Nicole Forrest of the Calgary Herald observed that the book's characters, Arthur, Clothar, and Gwinnifer, must confront challenging choices that sometimes are not well-received. Their moral fortitude enables them to transcend the conflict and make morally sound choices. According to Forrest, the novel features a cast of compelling men and women characters who are "talented and intelligent and interact with ... believability".

==Reception==
The scholar Robert Wiersema said the book may not appeal to everyone's taste since people expecting the Arthurian saga to be simply recounted would find themselves caught off guard and dissatisfied. Praising the book as "fresh and vibrant", he concluded that "those who are open-minded enough will find much to love (and return to)". Although Wiersema recommended that readers start from the beginning of the series, the Edmonton Journal reviewer Robin Carson said The Eagle does not require prior context to be consumed. Robin Carson of the Edmonton Journal said the author is "inspired" and intelligent" and "brings wonderful new life to enduring legend". The Daily Americans Vicki Rock thought that The Eagle was the most compelling telling of the tale since The Death of King Arthur, praising the scenes about the Arthurian myth as "wonderful".

In a positive review, Jackie Cassada, a reviewer for the Library Journal praised the book for its "exacting period detail and inventive uses of traditional parts of the Arthurian legend" and recommended it to readers who liked historical fantasy and Arthurian mythology. A Publishers Weekly reviewer called the book "an imaginative if rambling account" that is "overburdened with a stew of subplots and backstories". The reviewer said the extensive account of how Mordred was the son of Arthur and Arthur's half-sister was "distracting". Margaret Flanagan of Booklist found the book to be "a rousing final chapter" and an "epic reworking of this classic literary staple".
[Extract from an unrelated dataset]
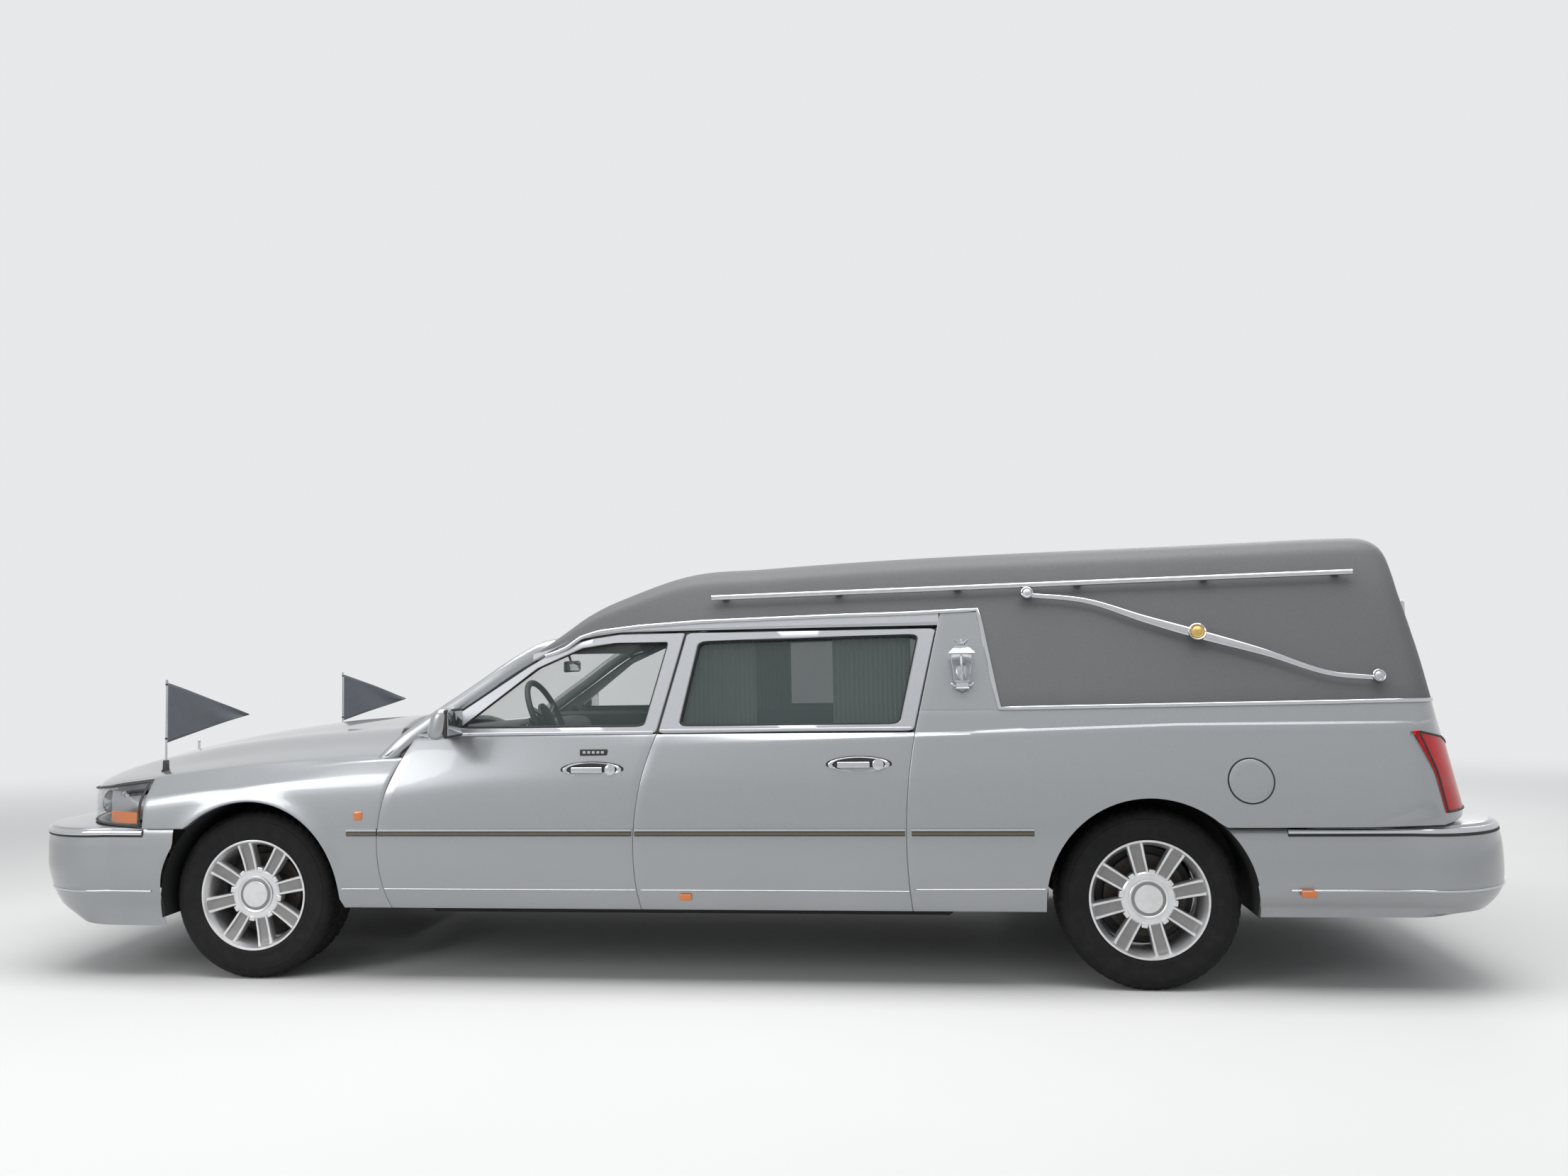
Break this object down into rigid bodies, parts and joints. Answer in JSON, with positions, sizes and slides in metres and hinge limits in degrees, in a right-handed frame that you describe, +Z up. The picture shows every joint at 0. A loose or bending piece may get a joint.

Jenni Mortin of The StarPhoenix lamented that the book's ending was "enormously anti-climatic and disappointing" in that the Queen, Clothar, and King Arthur ought to have perished side by side. However, she praised the author for having done "exceptionally well" in "[keeping] the wisp alive". The novelist Candas Jane Dorsey lamented that the book had "remarkable and encompassing detail" up to page 517 on which it switched to "hurried storytelling" and "a strong taste of wrap-up". She wished that he had had Clothar return to Britain to join Arthur in combat, allowing readers to be given a direct view of Arthur dying. She concluded, "The end of this popular, eminently readable and well-thought-out saga could have been so much more nutritious."